I think it is beautiful.
In the meantime, I took some of the hammers and dipped them in resin for unique jewelry opportunities.
The latest project was completed over the Christmas vacation when I caught a cold and with it, the inability to sleep past three am. Putting together these piano key sets was actually really fun and done mostly done with leftover materials in The KoH's shop for $0, at least until his router broke in the middle of carving out the edges of the plaques I'd cut and I had to go buy the wood plaques that I glued them to. So like $24. Still not a bad deal.

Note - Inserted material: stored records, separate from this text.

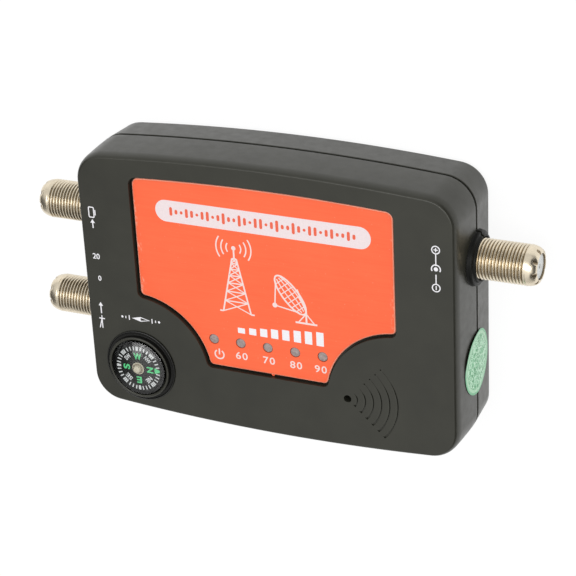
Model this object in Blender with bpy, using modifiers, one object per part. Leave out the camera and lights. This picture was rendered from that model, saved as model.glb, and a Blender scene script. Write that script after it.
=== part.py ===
"""Pocket signal meter for TV aerials: a two-part case with a recessed orange panel, five lamps,
a button compass, a sounder, an attenuator switch and three threaded F sockets.

Metres, +Z up. The meter lies on its back: the origin is the middle of the flat rear face, +X is the
right of the printed face, +Y is its top edge and +Z comes out of it.
"""

import math

import bmesh
import bpy
from mathutils import Matrix, Vector

MM = 0.001

# Gaps and overruns
SEAT_GAP = 0.3 * MM
FINE_GAP = 0.15 * MM
OVERRUN = 1.0 * MM

# Case outline at the parting line: a rectangle whose top and bottom edges are shallow arcs
CASE_HALF_WIDTH = 48.0 * MM
CASE_HALF_HEIGHT = 34.9 * MM
CASE_CROWN_RADIUS = 511.0 * MM
CASE_CORNER_RADIUS = 8.0 * MM
CASE_DEPTH = 23.0 * MM
PARTING_HEIGHT = 10.7 * MM
FRONT_DRAFT = 0.8 * MM
FRONT_EDGE_RADIUS = 0.7 * MM
REAR_DRAFT = 0.6 * MM
REAR_EDGE_RADIUS = 1.5 * MM
CASE_WALL = 2.2 * MM
FACE_THICKNESS = 2.8 * MM
FLOOR_THICKNESS = 2.2 * MM
INSIDE_CORNER_RADIUS = 5.0 * MM
LIP_WALL = 0.8 * MM
LIP_HEIGHT = 1.5 * MM

# Orange panel: flat sides, an arched top edge, and a round bite out of each lower corner, which
# leaves a tab with the lamps; margins are from the case's widest outline
PANEL_SIDE_MARGIN = 15.2 * MM
PANEL_TOP_MARGIN = 6.15 * MM
PANEL_BOTTOM_MARGIN = 16.45 * MM
PANEL_TAB_MARGIN = 0.9 * MM
PANEL_CROWN_RADIUS = 505.0 * MM
PANEL_CORNER_RADIUS = 1.7 * MM
PANEL_BITE_FILLET = 1.2 * MM
PANEL_THICKNESS = 0.6 * MM
PANEL_DROP = 0.9 * MM
PANEL_SIDE_GAP = 0.35 * MM

# Button compass; the bites of the panel are centred on it and on its mirror image
COMPASS_SIDE_MARGIN = 13.9 * MM
COMPASS_BOTTOM_MARGIN = 13.25 * MM
COMPASS_FLANGE_RADIUS = 9.3 * MM
COMPASS_FLANGE_THICKNESS = 0.35 * MM
COMPASS_RIM_RADIUS = 8.05 * MM
COMPASS_RIM_WIDTH = 0.6 * MM
COMPASS_RIM_HEIGHT = 1.25 * MM
COMPASS_CUP_DEPTH = 2.5 * MM
COMPASS_CUP_FLOOR = 0.6 * MM
COMPASS_LEDGE_WIDTH = 0.7 * MM
COMPASS_LEDGE_DEPTH = 0.6 * MM
LENS_WALL = 0.65 * MM
LENS_SIDE_HEIGHT = 2.0 * MM
LENS_DOME_HEIGHT = 1.2 * MM
DIAL_HEIGHT = 1.6 * MM
DIAL_THICKNESS = 0.4 * MM
DIAL_SIDE_GAP = 0.4 * MM
JEWEL_RADIUS = 1.45 * MM
JEWEL_CAP_HEIGHT = 0.4 * MM
JEWEL_STEM_RADIUS = 0.9 * MM
JEWEL_STEM_LENGTH = 1.3 * MM
JEWEL_PIT_RADIUS = 0.55 * MM
JEWEL_PIT_DEPTH = 1.0 * MM
PIVOT_PIN_RADIUS = 0.25 * MM
PIVOT_FOOT_RADIUS = 1.2 * MM
PIVOT_FOOT_HEIGHT = 0.5 * MM
PIVOT_TIP_LENGTH = 0.4 * MM
MAGNET_LENGTH = 8.0 * MM
MAGNET_WIDTH = 3.6 * MM
MAGNET_THICKNESS = 0.6 * MM

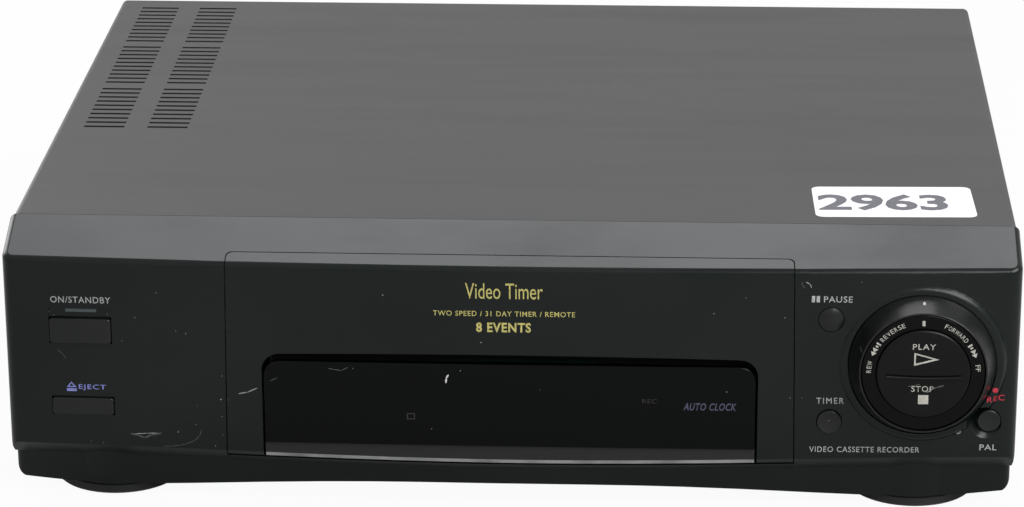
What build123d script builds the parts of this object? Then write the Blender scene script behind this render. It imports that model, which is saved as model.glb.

Funny story. I came up with this idea out of my very own head and thought I was the most unique-thinking individual in the world for it. Originally, I wanted to do this, but too many of the keys were broken and damaged beyond repair or display quality. I had all kinds of ideas about adding some of the hammers and other bits of the piano along with music, all modern art-y style, but in the end, I settled on just putting together a few sets of in-tact keys, cleaning up the old ebony and ivory (Did you know that the best way to clean ivory piano keys from the 1800s is with toothpaste? Let that sink in for a second.), staining the wood, adding a bit of hardware and then mounting them on three separate wood plaques. About halfway through the project, I took a look on the interweb and found that not only am I not the only person who's thought of using piano keys as artwork, but see the first hit in this google search? I'm not even the first person to come up with this particular design and place it in a stairwell. I hate it when other people have my ideas before me.
At any rate, they now live with the face board on the stairwell wall.
I'm still working on a way the ebony from the black keys will become jewelry and The KoH is making the pin board into a jewelry hanger for The Dormouse and there might be a flower bouquet or two to make from the rest of the hammers. We have more ideas than time and effort, it turns out.
And that's how you cannibalize a piano, my friends. And how Mrs. Peacock's piano came to be a permanent fixture in this house. Where it belongs.
I think Mrs. Peacock, where ever she is, would be pleased.